Take the mudskippers. Sure, they weren’t skipping around in the mud as much as they were swimming in the water, but there were a lot more than I had expected to see. They really are amazing creatures (mudskippers, not hobbits). As part of the group who did the presentation on mudskippers I was looking forward to identifying the, um, googly eyes of the giant mudskipper. We did manage to spot it using its pectoral fins to steer itself around, although we didn’t catch any of the marks it makes while walking along the mud. Turns out we didn’t get as close to them as I would have liked, but it was an interesting experience all the same, seeing as the only skippers I’ve ever seen are the Captains of the destroyers at the Navy Open House.
Fiddler crabs were in more abundance than you would find Republicans at a Tea Party meeting. The entire mangrove was swamped (excuse the pun) with them. I honestly hadn’t expected to see any critters, judging from the dismal turnout during our last trip. And I think that the most cynical part of me had doubted that such strange crabs actually existed. The wonders of Photoshop, I think, are pretty well known nowadays. But they turned out to be true enough, although why any crab would want a huge claw is beyond me, as is why females are attracted to large claws. And I haven’t figured out how the fiddler crab balances itself when it crawls. If I were walking around with myself on my arm I don’t think I would have lasted more than three seconds upright.
The mangroves were a whole other thing. For once I appreciated how sturdy they were – strong, rooted deeply into the mud. I’d known for a while how mangroves supposedly protect people from tsunamis – let’s just say the people of Pasir Ris have nothing to fear from any major wave coming to Singapore in the near future. They were huge and almost in a way majestic. After my, ah, enlightening experience I went back and did a bit of research. Besides providing protection from various natural disasters (storms, hurricanes, typhoons) mangroves also stabilize and prevent shifting of the coastline. Which is just as well, seeing as Singapore doesn’t need another change in its coastline. Mangroves are also an integral part of the marine communities, seeing as they provide food via a detritus food chain starting from fallen mangrove leaves. They also provide a habitat for animals like prawns, crabs and fish at critical phases of their life cycle by functioning as a feeding ground for the young.
I’ve said this in the previous blog post – that Bukit Timah was tainted by the human visitors – and I’ll say this again for Pasir Ris Park.
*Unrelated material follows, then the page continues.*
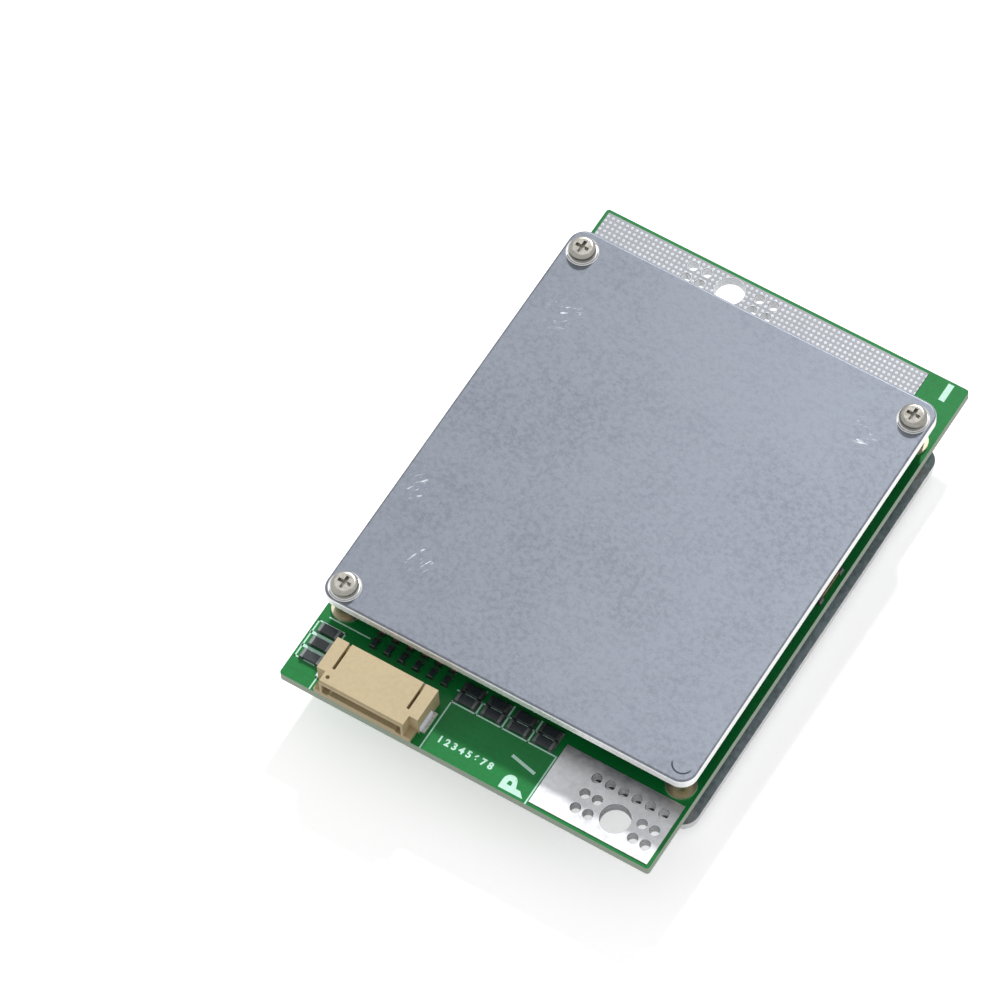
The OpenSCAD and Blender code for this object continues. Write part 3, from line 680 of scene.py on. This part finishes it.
class BOARD_OT_header(bpy.types.Operator):
    """Builds the moulded header with rounded edges and its soldered metalwork"""
    bl_idname = "board.header"
    bl_label = "Sense header"

    def execute(self, context):
        sizes = context.scene.board_sizes
        softened(context, "header_housing", "sense_header_housing", "header",
                 sizes.header_bevel, 2)
        dress(context, "lead", "header_contacts", "header_tabs")
        return {"FINISHED"}


# ---------------------------------------------------------------- parts


class BOARD_OT_power_stage(bpy.types.Operator):
    """Finishes the power transistors, their leads and the gap pads"""
    bl_idname = "board.power_stage"
    bl_label = "Power stage"

    def execute(self, context):
        sizes = context.scene.board_sizes
        for side in ("upper", "lower"):
            for kind in ("discharge", "charge"):
                softened(context, f"{side}_{kind}_mosfets", f"{side}_{kind}_mosfet_mouldings", "package",
                         sizes.package_bevel)
                dress(context, "lead", f"{side}_{kind}_leads")
            dress(context, "gap_pad", f"{side}_thermal_pad")
        return {"FINISHED"}


CHIP_GROUPS = ("balance_resistor", "sense_resistor", "filter_resistor", "filter_capacitor",
               "current_shunt")


class BOARD_OT_small_parts(bpy.types.Operator):
    """Finishes the chip parts, the sense electronics and their solder joints"""
    bl_idname = "board.small_parts"
    bl_label = "Small parts"

    def execute(self, context):
        sizes = context.scene.board_sizes
        finishes = {"filter_capacitor": "capacitor", "current_shunt": "shunt"}
        joints = bmesh.new()
        for kind in CHIP_GROUPS:
            softened(context, kind + "s", kind + "_bodies", finishes.get(kind, "chip"),
                     sizes.chip_bevel, 1)
            dress(context, "chip_end", kind + "_ends")
            for middle, half in centres(kind + "_ends"):
                self.fillet(joints, middle, half, sizes.solder_spread)
        piece_from(joints, "solder_joints", finish_named(context, "chip_end"))
        for node in ("balance_transistors", "supply_regulator", "monitor_chip"):
            softened(context, node, node + "_moulding", "package", sizes.package_bevel)
        dress(context, "lead", "balance_transistor_leads", "supply_regulator_leads", "monitor_chip_leads")
        return {"FINISHED"}

    def fillet(self, bm, middle, half, spread):
        """Solder that climbs a chip's end: a block whose top draws in."""
        base = middle.z - half.z
        wide = Vector((half.x + spread, half.y + spread * 0.5, 0))
        verts = block(bm, (middle.x - wide.x, middle.y - wide.y, base),
                      (middle.x + wide.x, middle.y + wide.y, base + half.z * 1.3))
        top = [v for v in verts if v.co.z > base + half.z]
        bmesh.ops.scale(bm, vec=(half.x / wide.x * 0.96, half.y / wide.y * 0.98, 1.0), verts=top,
                        space=Matrix.Translation(-Vector((middle.x, middle.y, 0))))


# ---------------------------------------------------------------- stage


CAMERA = {"azimuth": 33.507, "elevation": 60.705, "roll": -2.586, "distance": 1.0047,
          "focal": 7159.6, "offset": (126.91, 30.05)}
IMAGE = 1001.0
SENSOR = 36.0
FLOOR_GLOW = 0.5
KEY_ENERGY = 3.0
KEY_ANGLE = 5.0
KEY_DIRECTION = (0.22, -0.76, -0.62)
AMBIENT = 0.55


def aim_camera():
    """Stands the camera where the object is seen from, and turns it to frame the object."""
    a, e, r = (math.radians(CAMERA[k]) for k in ("azimuth", "elevation", "roll"))
    back = Vector((math.sin(a) * math.cos(e), -math.cos(a) * math.cos(e), math.sin(e)))
    level = Vector((math.cos(a), math.sin(a), 0.0))
    lifted = back.cross(level)
    right = level * math.cos(r) + lifted * math.sin(r)
    up = -level * math.sin(r) + lifted * math.cos(r)
    x, y = (value / CAMERA["focal"] for value in CAMERA["offset"])
    ahead = (-back - right * x + up * y).normalized()
    side = ahead.cross(up).normalized()
    rise = side.cross(ahead)
    data = bpy.data.cameras.new("view_camera")
    data.sensor_width = SENSOR
    data.lens = CAMERA["focal"] / IMAGE * SENSOR
    data.clip_start, data.clip_end = 0.05, 20.0
    camera = bpy.data.objects.new("view_camera", data)
    target = Vector((0.0, 0.0, BOARD_TOP))
    turn = Matrix((side, rise, -ahead)).transposed()
    camera.matrix_world = Matrix.Translation(target + back * CAMERA["distance"]) @ turn.to_4x4()
    bpy.context.scene.collection.objects.link(camera)
    bpy.context.scene.camera = camera


def floor_material():
    made, tree, shader, _ = start_material("pale_floor", Base_Color=(0.93, 0.93, 0.93), Roughness=0.9)
    glow = add(tree, "ShaderNodeEmission", Color=(1, 1, 1, 1))
    seen = tree.nodes.new("ShaderNodeLightPath")
    gate = maths(tree, "MULTIPLY", seen.outputs["Is Camera Ray"], FLOOR_GLOW)
    tree.links.new(gate, glow.inputs["Strength"])
    both = add(tree, "ShaderNodeAddShader", i0=shader.outputs["BSDF"], i1=glow.outputs["Emission"])
    tree.links.new(both.outputs[0], tree.nodes["Material Output"].inputs["Surface"])
    return made


class BOARD_OT_stage(bpy.types.Operator):
    """Sets up the pale floor, the soft studio light and the camera"""
    bl_idname = "board.stage"
    bl_label = "Stage"

    def execute(self, context):
        aim_camera()
        bm = bmesh.new()
        bmesh.ops.create_grid(bm, x_segments=1, y_segments=1, size=4.0)
        data = bpy.data.meshes.new("floor")
        bm.to_mesh(data)
        bm.free()
        data.materials.append(floor_material())
        floor = bpy.data.objects.new("floor", data)
        context.scene.collection.objects.link(floor)
        sun_data = bpy.data.lights.new("key_light", "SUN")
        sun_data.energy = KEY_ENERGY
        sun_data.angle = math.radians(KEY_ANGLE)
        sun = bpy.data.objects.new("key_light", sun_data)
        sun.rotation_euler = Vector(KEY_DIRECTION).to_track_quat("-Z", "Y").to_euler()
        context.scene.collection.objects.link(sun)
        world = bpy.data.worlds.new("studio")
        world.use_nodes = True
        tree = world.node_tree
        seen = tree.nodes.new("ShaderNodeLightPath")
        direct = maths(tree, "MAXIMUM", seen.outputs["Is Camera Ray"], seen.outputs["Is Glossy Ray"])
        clear = maths(tree, "MAXIMUM", direct, seen.outputs["Is Transmission Ray"])
        strength = add(tree, "ShaderNodeMapRange", Value=clear, To_Min=AMBIENT, To_Max=1.0)
        tree.links.new(strength.outputs["Result"], tree.nodes["Background"].inputs["Strength"])
        tree.nodes["Background"].inputs["Color"].default_value = (1.0, 1.0, 1.0, 1.0)
        context.scene.world = world
        context.scene.view_settings.view_transform = "Standard"
        return {"FINISHED"}


# ---------------------------------------------------------------- add-on


class BOARD_PT_panel(bpy.types.Panel):
    """Lists the steps that finish the board"""
    bl_idname = "BOARD_PT_panel"
    bl_label = "Battery management board"
    bl_space_type = "VIEW_3D"
    bl_region_type = "UI"
    bl_category = "Board"

    def draw(self, context):
        for step in STEPS:
            self.layout.operator(step.bl_idname)
        for group in (context.scene.board_colours, context.scene.board_sizes):
            for key in group.bl_rna.properties.keys():
                if key not in ("rna_type", "name"):
                    self.layout.prop(group, key)


STEPS = (BOARD_OT_stage, BOARD_OT_board, BOARD_OT_print, BOARD_OT_metalwork, BOARD_OT_header,
         BOARD_OT_power_stage, BOARD_OT_small_parts)
CLASSES = (BoardColours, BoardSizes, *STEPS, BOARD_PT_panel)


def register():
    for item in CLASSES:
        bpy.utils.register_class(item)
    bpy.types.Scene.board_colours = PointerProperty(type=BoardColours)
    bpy.types.Scene.board_sizes = PointerProperty(type=BoardSizes)


def unregister():
    del bpy.types.Scene.board_sizes
    del bpy.types.Scene.board_colours
    for item in reversed(CLASSES):
        bpy.utils.unregister_class(item)


def main():
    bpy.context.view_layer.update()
    register()
    bpy.ops.board.stage()
    bpy.ops.board.laminate()
    bpy.ops.board.silkscreen()
    bpy.ops.board.metalwork()
    bpy.ops.board.header()
    bpy.ops.board.power_stage()
    bpy.ops.board.small_parts()


if __name__ == "__main__":
    main()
Although this was worse. There were cans, bottles, even a pink shampoo bottle strewn all over the place. It was as if someone had hosted a ‘have a picnic in your local mangrove’ day.
I know with that statement I'm going to have angry ecologists and environmentalists trying to find out where I live, but in my defence I was six at the time. So as the bus pulled out of VJC heading towards that same long road, repatriations were the first thing on my mind,
Well, actually I was wondering when the thing was going to end so I could call my mom. But I digress.
We got off the bus and I went to put my bag in a locker – ‘stuff’ would be the more appropriate word – and placed the key very carefully in my pocket. Then onward and upward we charged, into the valley of not-much-death rode the noble fourteen and all that.
In my view there are three parts to an upward climb: the first where you’re all interested in what’s going on around you, the second when you’re reduced to wondering how you’re ever going to get down again, and the third where you hit the top and after a brief bit of euphoria you sit down and don’t feel like moving for the next couple hundred years. This hike pretty much confirmed that opinion. Before we got up to the South View Hut I was snapping pictures like Charlie Sheen snaps at the world in general.
For minutes on end we trekked in silence, once in a while stopping to see some oddities that Mr. Shi would point out along the way. Some of us, I think, were much too enraptured by the enchanting beauty of the true world; others were just trying not to talk for fear that various insects would land on them if they so much as uttered a word. A few of the more cautious ones were watching every step they take in case they ended up falling down a rabbit hole and be reduced to playing croquet with flamingos while trying to fend off homicidal Queens.
I’m not going to lie and say I was completely awed by the astounding properties of a forest I never knew Singapore had. It was like that for the first part, but then I began to move to the second part of my hiking mantra: the this-is-too-high-I’m-never-going-to-get-down-again bit. For most part of the trail, then, I was more preoccupied with my limited supply of water, the various ants crawling up my leg and the fact that this was turning into a mini-Mount Bintan.
But we got up all right, in the end, and it was all there the way I remembered it – that big random rock with the words ‘Bukit Timah Summit’ and the height and all that. Some sort of smile actually broke out on my face when I saw that rock. I didn’t say anything, just went to the bench nearby and sat down and drank from my water bottle. After some joking about what a mysterious triangle was doing carved on the rock (please, doesn’t everybody know that the Nula from planet Lionor always leave a triangle wherever they visit?) it was time to go back down again.
I’ll stop short of using the word(s?) ‘eye-opener’, but the trip was certainly meaningful and definitely memorable, if mostly for the way Marcus lay on top of the rock like a sun-bathing seal. It revealed a new side of Singapore, besides the exams and urban life and tall buildings, something tranquil, something almost ‘kampong’, left over from the old days. And it served as a solemn reminder to all how precious little we have left of Earth, and what we aren’t doing to save it.
Along the trail I saw empty plastic bottles. Aluminum cans. Crumpled paper. Empty bunkers. All these little signs of human disturbance, all these extrinsic objects, only made an empathetic point about what we have done to the world, hammered home the point of us biting the hand which has fed us. There was no way I could miss that, no way I could pretend I’m just being stupid and Bukit Timah hill isn’t going to die on us. So to answer the question, I’d change us. To let the flora and fauna flourish once more, to allow the vibrant growth of an environment and biodiversity pulsing with life…we have to stop making the same mistakes we’ve been for the past decades. We have to bring back a little more true, original nature, and put in a little less of our own.